*WHAT YOU ARE ASKED TO DO*.
Set down the material below in full, matching it exactly.

*GIVEN INFORMATION*.
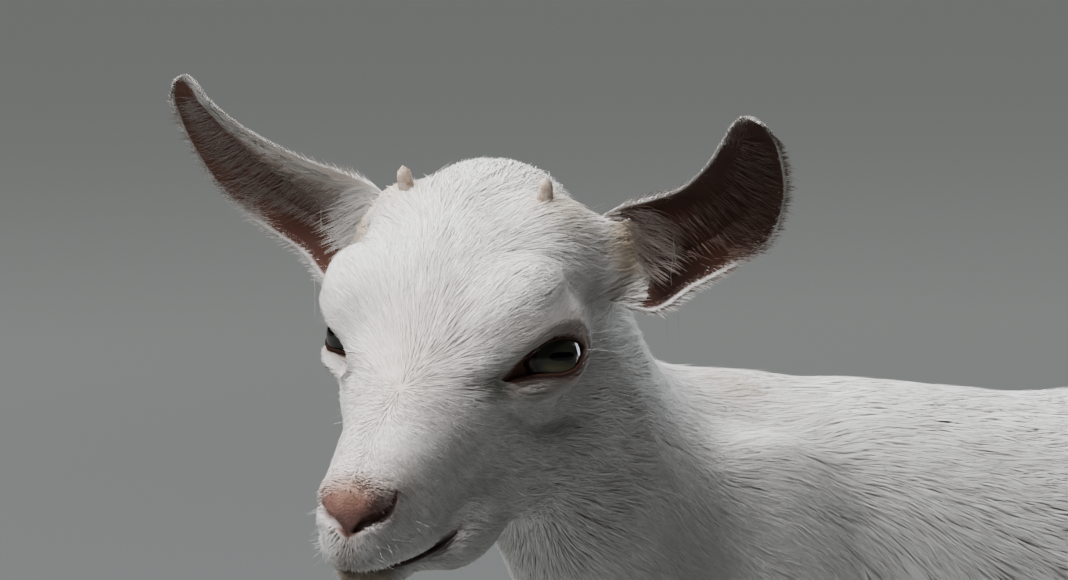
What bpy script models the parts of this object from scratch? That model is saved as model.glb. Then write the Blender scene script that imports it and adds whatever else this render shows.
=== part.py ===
"""A goat kid about four weeks old, standing with its head turned to its left, as a
life-size still model. Metres, +Z up. The kid faces -Y and its left side is +X.

The body is a union of lofted limbs and muscle masses, fused by a voxel remesh and
softened, then parted into named pieces by thin cuts. Ears, eyes, horn buds, claws
and dewclaws are separate solids. Every surface is at the tips of the coat.
"""

import math

import bmesh
import bpy
import numpy as np
from mathutils import Matrix, Vector

# --- Driving dimensions ---
WITHERS_HEIGHT = 0.388
CHEST_DEPTH = 0.172
TRUNK_FRONT = -0.110  # point of the shoulder, measured back from the withers
TRUNK_BACK = 0.272  # point of the rump
BARREL_HALF_WIDTH = 0.064

HEAD_FROM_WITHERS = Vector((0.0647, -0.1865, 0.0259))  # to the point midway between the eyes
HEAD_TURN = math.radians(35.0)  # to the kid's left
HEAD_NOD = math.radians(23.6)  # nose down
HEAD_TILT = math.radians(3.4)  # left side down

EYE_RADIUS = 0.0115
EYE_SPREAD = 0.0325  # eyeball centre from the middle of the head
EYE_OPENING_LENGTH = 0.031
EYE_OPENING_HEIGHT = 0.0125
MOUTH_SWING = math.radians(118)  # how far the lips part, from the front round to each side
HORN_HEIGHT = 0.0120
HORN_RADIUS = 0.0052

KNEE_HEIGHT = 0.128
HOCK_HEIGHT = 0.152
FETLOCK_HEIGHT = 0.046
CORONET_HEIGHT = 0.026
CLAW_LENGTH = 0.036
CLAW_WIDTH = 0.0145
CLAW_GAP = 0.0022

GAP = 0.0004  # between neighbouring pieces
VOXEL = 0.0032
BODY_TRIANGLES = 4000

SIDES = {"left": 1, "right": -1}

# --- Colours ---
COAT_WHITE = (0.86, 0.84, 0.80)
EAR_PINK = (0.78, 0.60, 0.53)
HORN_TAN = (0.55, 0.44, 0.32)
CLAW_AMBER = (0.48, 0.38, 0.25)
EYE_GREEN = (0.22, 0.22, 0.13)


# --- Frames ---
HEAD = (
    Matrix.Translation(HEAD_FROM_WITHERS + Vector((0, 0, WITHERS_HEIGHT)))
    @ Matrix.Rotation(HEAD_TURN, 4, "Z")
    @ Matrix.Rotation(HEAD_NOD, 4, "X")
    @ Matrix.Rotation(HEAD_TILT, 4, "Y")
)


def head_point(across, back, up):
    """A point given in the head's own frame, midway between the eyes: left, back, up."""
    return HEAD @ Vector((across, back, up))


# --- Shape helpers ---
def smooth_rows(rows, count):
    """count rows read from a Catmull-Rom curve through the given rows of numbers."""
    rows = np.array(rows, float)
    ends = np.vstack([2 * rows[0] - rows[1], rows, 2 * rows[-1] - rows[-2]])
    at = np.linspace(0, len(rows) - 1, count)
    span = np.minimum(at.astype(int), len(rows) - 2)
    t = (at - span)[:, None]
    a, b, c, d = (ends[span + k] for k in range(4))
    return 0.5 * (
        2 * b + (c - a) * t + (2 * a - 5 * b + 4 * c - d) * t**2 + (3 * b - a - 3 * c + d) * t**3
    )


def rounded_power(value, power):
    return math.copysign(abs(value) ** power, value)


def section(centre, across, up, half_width, above, below, boxiness=2.0, taper=0.0, corners=20):
    """A closed outline: rounded, wider above than below where taper is over 0."""
    points = []
    for k in range(corners):
        angle = 2 * math.pi * k / corners
        side = rounded_power(math.cos(angle), 2 / boxiness)
        rise = rounded_power(math.sin(angle), 2 / boxiness)
        narrow = 1 - taper * max(0.0, -rise)
        height = above if rise > 0 else below
        points.append(centre + across * half_width * side * narrow + up * height * rise)
    return points


def mesh_from_rings(name, rings):
    """A closed skin over a row of outlines of equal point count."""
    bm = bmesh.new()
    loops = [[bm.verts.new(point) for point in ring] for ring in rings]
    for first, second in zip(loops, loops[1:]):
        for k in range(len(first)):
            after = (k + 1) % len(first)
            bm.faces.new((first[k], first[after], second[after], second[k]))
    bm.faces.new(loops[0][::-1])
    bm.faces.new(loops[-1])
    bmesh.ops.recalc_face_normals(bm, faces=bm.faces)
    return object_from(name, bm)


def object_from(name, bm):
    mesh = bpy.data.meshes.new(name)
    bm.to_mesh(mesh)
    bm.free()
    made = bpy.data.objects.new(name, mesh)
    bpy.context.scene.collection.objects.link(made)
    return made


def ellipsoid(name, centre, radii, turn=None, segments=20):
    """An ellipsoid with its half-axes along X, Y and Z, before an optional turn."""
    bm = bmesh.new()
    matrix = Matrix.Translation(centre) @ (turn or Matrix.Identity(4))
    bmesh.ops.create_uvsphere(
        bm, u_segments=segments, v_segments=segments // 2 + 2, radius=1,
        matrix=matrix @ Matrix.Diagonal((*radii, 1)),
    )
    return object_from(name, bm)


def limb(name, stations, count=18, forward=Vector((0, -1, 0))):
    """A loft along a bent line. A station is x, y, z, half-depth along forward, half-width."""
    rows = smooth_rows(stations, count)
    rings = []
    for k, row in enumerate(rows):
        before, after = rows[max(k - 1, 0)], rows[min(k + 1, count - 1)]
        along = (Vector(after[:3]) - Vector(before[:3])).normalized()
        across = along.cross(forward).normalized()
        ahead = across.cross(along).normalized()
        rings.append(section(Vector(row[:3]), across, ahead, row[4], row[3], row[3], corners=16))
    return mesh_from_rings(name, rings)


# --- Body masses ---
def trunk_mass():
    """The barrel, from the brisket to the rump. A station is y, top, bottom, half-width."""
    top = WITHERS_HEIGHT
    floor = WITHERS_HEIGHT - CHEST_DEPTH
    wide = BARREL_HALF_WIDTH
    stations = [
        (TRUNK_FRONT, top - 0.088, floor + 0.052, 0.020),
        (-0.092, top - 0.052, floor + 0.022, 0.040),
        (-0.050, top - 0.014, floor + 0.006, 0.051),
        (0.000, top, floor, 0.055),
        (0.050, top - 0.004, floor - 0.002, 0.060),
        (0.100, top - 0.011, floor + 0.002, wide),
        (0.150, top - 0.011, floor + 0.012, wide - 0.001),
        (0.190, top - 0.004, floor + 0.028, 0.057),
        (0.228, top - 0.007, floor + 0.048, 0.049),
        (0.256, top - 0.027, floor + 0.072, 0.035),
        (TRUNK_BACK, top - 0.048, floor + 0.098, 0.014),
    ]
    rings = []
    for y, high, low, half_width in smooth_rows(stations, 34):
        middle = low + 0.54 * (high - low)
        rings.append(
            section(Vector((0, y, middle)), Vector((1, 0, 0)), Vector((0, 0, 1)),
                    half_width, high - middle, middle - low, boxiness=2.15, taper=0.16, corners=32)
        )
    return mesh_from_rings("trunk_mass", rings)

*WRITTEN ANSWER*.
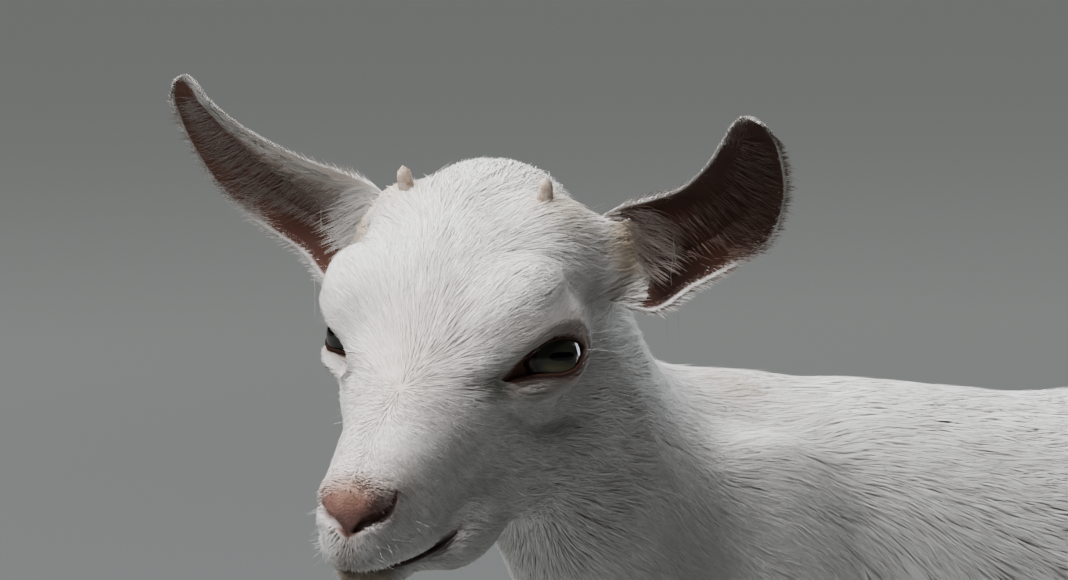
What bpy script models the parts of this object from scratch? That model is saved as model.glb. Then write the Blender scene script that imports it and adds whatever else this render shows.
=== part.py ===
"""A goat kid about four weeks old, standing with its head turned to its left, as a
life-size still model. Metres, +Z up. The kid faces -Y and its left side is +X.

The body is a union of lofted limbs and muscle masses, fused by a voxel remesh and
softened, then parted into named pieces by thin cuts. Ears, eyes, horn buds, claws
and dewclaws are separate solids. Every surface is at the tips of the coat.
"""

import math

import bmesh
import bpy
import numpy as np
from mathutils import Matrix, Vector

# --- Driving dimensions ---
WITHERS_HEIGHT = 0.388
CHEST_DEPTH = 0.172
TRUNK_FRONT = -0.110  # point of the shoulder, measured back from the withers
TRUNK_BACK = 0.272  # point of the rump
BARREL_HALF_WIDTH = 0.064

HEAD_FROM_WITHERS = Vector((0.0647, -0.1865, 0.0259))  # to the point midway between the eyes
HEAD_TURN = math.radians(35.0)  # to the kid's left
HEAD_NOD = math.radians(23.6)  # nose down
HEAD_TILT = math.radians(3.4)  # left side down

EYE_RADIUS = 0.0115
EYE_SPREAD = 0.0325  # eyeball centre from the middle of the head
EYE_OPENING_LENGTH = 0.031
EYE_OPENING_HEIGHT = 0.0125
MOUTH_SWING = math.radians(118)  # how far the lips part, from the front round to each side
HORN_HEIGHT = 0.0120
HORN_RADIUS = 0.0052

KNEE_HEIGHT = 0.128
HOCK_HEIGHT = 0.152
FETLOCK_HEIGHT = 0.046
CORONET_HEIGHT = 0.026
CLAW_LENGTH = 0.036
CLAW_WIDTH = 0.0145
CLAW_GAP = 0.0022

GAP = 0.0004  # between neighbouring pieces
VOXEL = 0.0032
BODY_TRIANGLES = 4000

SIDES = {"left": 1, "right": -1}

# --- Colours ---
COAT_WHITE = (0.86, 0.84, 0.80)
EAR_PINK = (0.78, 0.60, 0.53)
HORN_TAN = (0.55, 0.44, 0.32)
CLAW_AMBER = (0.48, 0.38, 0.25)
EYE_GREEN = (0.22, 0.22, 0.13)


# --- Frames ---
HEAD = (
    Matrix.Translation(HEAD_FROM_WITHERS + Vector((0, 0, WITHERS_HEIGHT)))
    @ Matrix.Rotation(HEAD_TURN, 4, "Z")
    @ Matrix.Rotation(HEAD_NOD, 4, "X")
    @ Matrix.Rotation(HEAD_TILT, 4, "Y")
)


def head_point(across, back, up):
    """A point given in the head's own frame, midway between the eyes: left, back, up."""
    return HEAD @ Vector((across, back, up))


# --- Shape helpers ---
def smooth_rows(rows, count):
    """count rows read from a Catmull-Rom curve through the given rows of numbers."""
    rows = np.array(rows, float)
    ends = np.vstack([2 * rows[0] - rows[1], rows, 2 * rows[-1] - rows[-2]])
    at = np.linspace(0, len(rows) - 1, count)
    span = np.minimum(at.astype(int), len(rows) - 2)
    t = (at - span)[:, None]
    a, b, c, d = (ends[span + k] for k in range(4))
    return 0.5 * (
        2 * b + (c - a) * t + (2 * a - 5 * b + 4 * c - d) * t**2 + (3 * b - a - 3 * c + d) * t**3
    )


def rounded_power(value, power):
    return math.copysign(abs(value) ** power, value)


def section(centre, across, up, half_width, above, below, boxiness=2.0, taper=0.0, corners=20):
    """A closed outline: rounded, wider above than below where taper is over 0."""
    points = []
    for k in range(corners):
        angle = 2 * math.pi * k / corners
        side = rounded_power(math.cos(angle), 2 / boxiness)
        rise = rounded_power(math.sin(angle), 2 / boxiness)
        narrow = 1 - taper * max(0.0, -rise)
        height = above if rise > 0 else below
        points.append(centre + across * half_width * side * narrow + up * height * rise)
    return points


def mesh_from_rings(name, rings):
    """A closed skin over a row of outlines of equal point count."""
    bm = bmesh.new()
    loops = [[bm.verts.new(point) for point in ring] for ring in rings]
    for first, second in zip(loops, loops[1:]):
        for k in range(len(first)):
            after = (k + 1) % len(first)
            bm.faces.new((first[k], first[after], second[after], second[k]))
    bm.faces.new(loops[0][::-1])
    bm.faces.new(loops[-1])
    bmesh.ops.recalc_face_normals(bm, faces=bm.faces)
    return object_from(name, bm)


def object_from(name, bm):
    mesh = bpy.data.meshes.new(name)
    bm.to_mesh(mesh)
    bm.free()
    made = bpy.data.objects.new(name, mesh)
    bpy.context.scene.collection.objects.link(made)
    return made


def ellipsoid(name, centre, radii, turn=None, segments=20):
    """An ellipsoid with its half-axes along X, Y and Z, before an optional turn."""
    bm = bmesh.new()
    matrix = Matrix.Translation(centre) @ (turn or Matrix.Identity(4))
    bmesh.ops.create_uvsphere(
        bm, u_segments=segments, v_segments=segments // 2 + 2, radius=1,
        matrix=matrix @ Matrix.Diagonal((*radii, 1)),
    )
    return object_from(name, bm)


def limb(name, stations, count=18, forward=Vector((0, -1, 0))):
    """A loft along a bent line. A station is x, y, z, half-depth along forward, half-width."""
    rows = smooth_rows(stations, count)
    rings = []
    for k, row in enumerate(rows):
        before, after = rows[max(k - 1, 0)], rows[min(k + 1, count - 1)]
        along = (Vector(after[:3]) - Vector(before[:3])).normalized()
        across = along.cross(forward).normalized()
        ahead = across.cross(along).normalized()
        rings.append(section(Vector(row[:3]), across, ahead, row[4], row[3], row[3], corners=16))
    return mesh_from_rings(name, rings)


# --- Body masses ---
def trunk_mass():
    """The barrel, from the brisket to the rump. A station is y, top, bottom, half-width."""
    top = WITHERS_HEIGHT
    floor = WITHERS_HEIGHT - CHEST_DEPTH
    wide = BARREL_HALF_WIDTH
    stations = [
        (TRUNK_FRONT, top - 0.088, floor + 0.052, 0.020),
        (-0.092, top - 0.052, floor + 0.022, 0.040),
        (-0.050, top - 0.014, floor + 0.006, 0.051),
        (0.000, top, floor, 0.055),
        (0.050, top - 0.004, floor - 0.002, 0.060),
        (0.100, top - 0.011, floor + 0.002, wide),
        (0.150, top - 0.011, floor + 0.012, wide - 0.001),
        (0.190, top - 0.004, floor + 0.028, 0.057),
        (0.228, top - 0.007, floor + 0.048, 0.049),
        (0.256, top - 0.027, floor + 0.072, 0.035),
        (TRUNK_BACK, top - 0.048, floor + 0.098, 0.014),
    ]
    rings = []
    for y, high, low, half_width in smooth_rows(stations, 34):
        middle = low + 0.54 * (high - low)
        rings.append(
            section(Vector((0, y, middle)), Vector((1, 0, 0)), Vector((0, 0, 1)),
                    half_width, high - middle, middle - low, boxiness=2.15, taper=0.16, corners=32)
        )
    return mesh_from_rings("trunk_mass", rings)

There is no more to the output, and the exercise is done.